Now you can successfully score and break the straight sides.
Score the first side. Using grozing pliers, break the glass toward the pointed end.
Score and break the second side.
Score and break the final side, again breaking toward the pointed end.
Begin by drawing in your cut lines. The first score should come in at an angle, follow part of the circle, and continue to the edge of the glass.
The next score should begin where your last one left off the circle, follow the arc, and continue to the edge of the glass.
A third score should continue along the arc and go to the edge of the glass. The final section should be cut in one piece.
Begin your first score, following the lines you’ve drawn.
Break that piece with grozing pliers.
Score the second segment and break it off.
Score the third section and break it off.
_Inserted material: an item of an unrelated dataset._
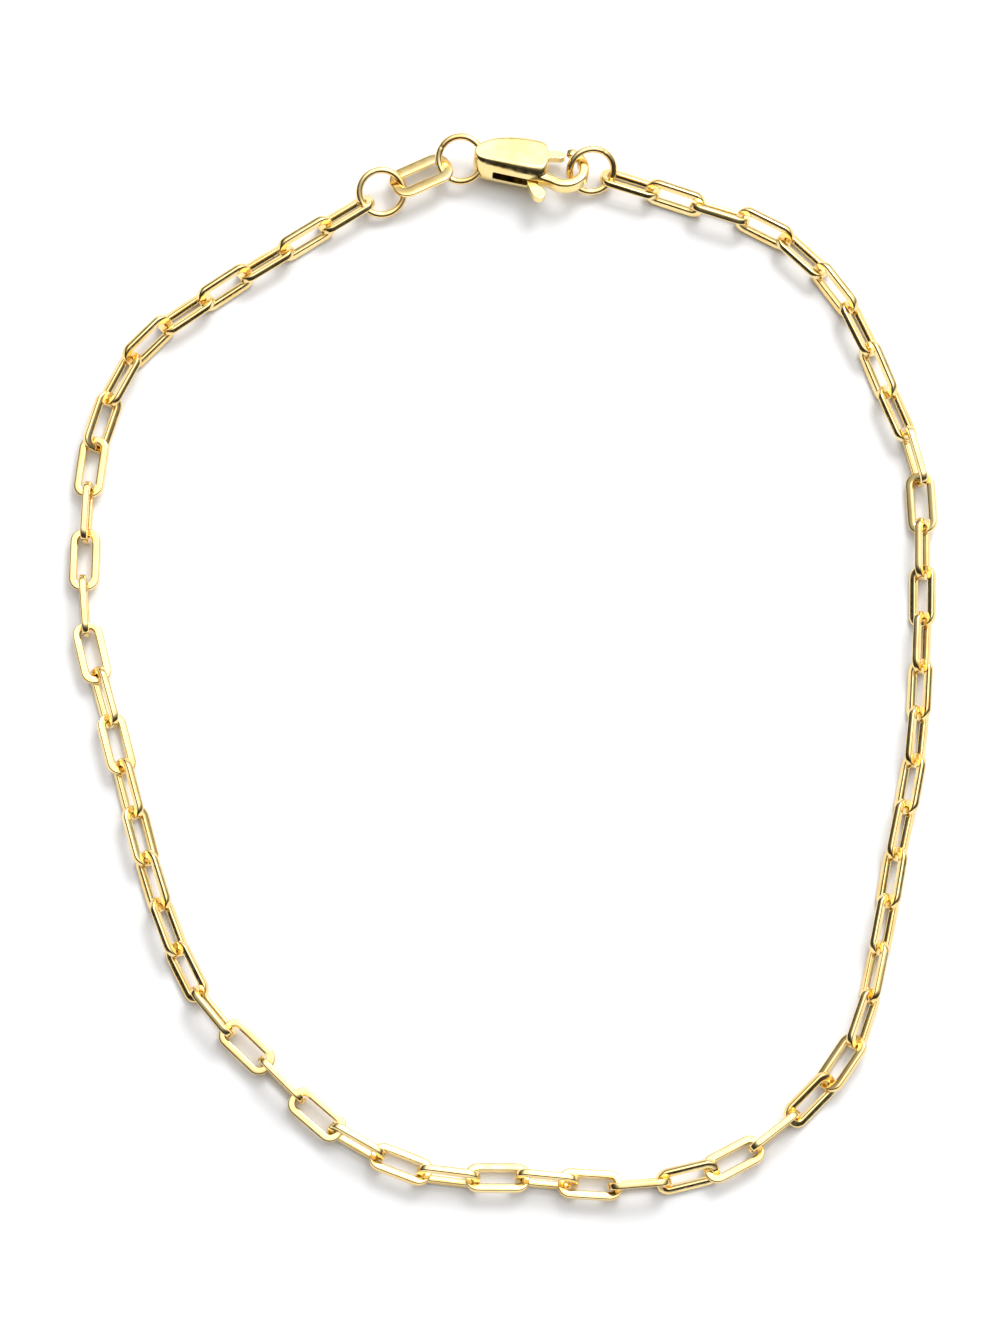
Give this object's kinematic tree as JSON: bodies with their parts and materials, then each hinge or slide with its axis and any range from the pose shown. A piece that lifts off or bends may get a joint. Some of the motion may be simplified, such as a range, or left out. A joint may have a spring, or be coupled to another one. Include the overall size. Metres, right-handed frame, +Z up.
{
  "type": "paperclip chain bracelet",
  "caption": "Gold paperclip link chain bracelet, fastened in a loop by a lobster claw clasp with a sprung thumb lever and jump rings.",
  "frame": {"origin": "middle of the loop's box, on the surface that the bracelet lies on", "axes": "+Z up, out of the surface; +Y towards the clasp, along the loop's longest side; +X to the right as the picture shows it"},
  "size_m": [0.0532, 0.0662, 0.0028],
  "materials": {
    "chain_gold": "polished yellow gold, flat wire",
    "ring_gold": "polished yellow gold, round wire",
    "clasp_gold": "polished yellow gold, cast"
  },
  "bodies": {
    "bracelet": {"chain_left_half": "chain_gold", "chain_right_half": "chain_gold", "chain_ring": "ring_gold", "connector_link": "chain_gold", "tail_ring": "ring_gold", "clasp_body": "clasp_gold", "eye_ring": "ring_gold"},
    "lever": {"clasp_lever": "clasp_gold"}
  },
  "joints": [
    {"name": "clasp_lever_hinge", "type": "hinge", "parent": "bracelet", "child": "lever", "pos_m": [0.00109, 0.03145, 0.00121], "axis": [0.0292, 0.3408, 0.9397], "range_deg": [-20, 0], "stiffness_Nm_per_rad": 0.002}
  ]
}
Score the remaining arc and break off that piece.
Here are all the pieces cut from practice glass.
After successfully completing these practice pieces, you will be ready to tackle a stained glass project with a variety of shapes.
In our classroom, we find that students are most successful in cutting glass pieces using a paper pattern that has been glued to a piece of glass. Try cutting out this sample piece following all the same principles learned in the practice session. The pattern is in chapter 13.
Begin by cutting the side of the design that has the inner curves. Draw in a line to get rid of excess glass first.
Score and break off the excess glass.
The center curve is the deepest, so cut it next. Break down this curve into two scores and breaks.
Score the first line you have drawn and break out this piece with your grozing pliers.
Go back and score the remaining part of this deep curve. Your cutter wheel should be as close to the edge of the paper pattern as possible.
Break off that piece.
This next curve is shallow enough to do in one score and break.
Remember to break toward the point.
Score and break the final curve, breaking toward the point with grozing pliers.
Score and break off the remaining straight sides.
Each score and break is right up along the edge of the paper. The more accurate your cutting is at this point the more time you will save at every subsequent step along the way.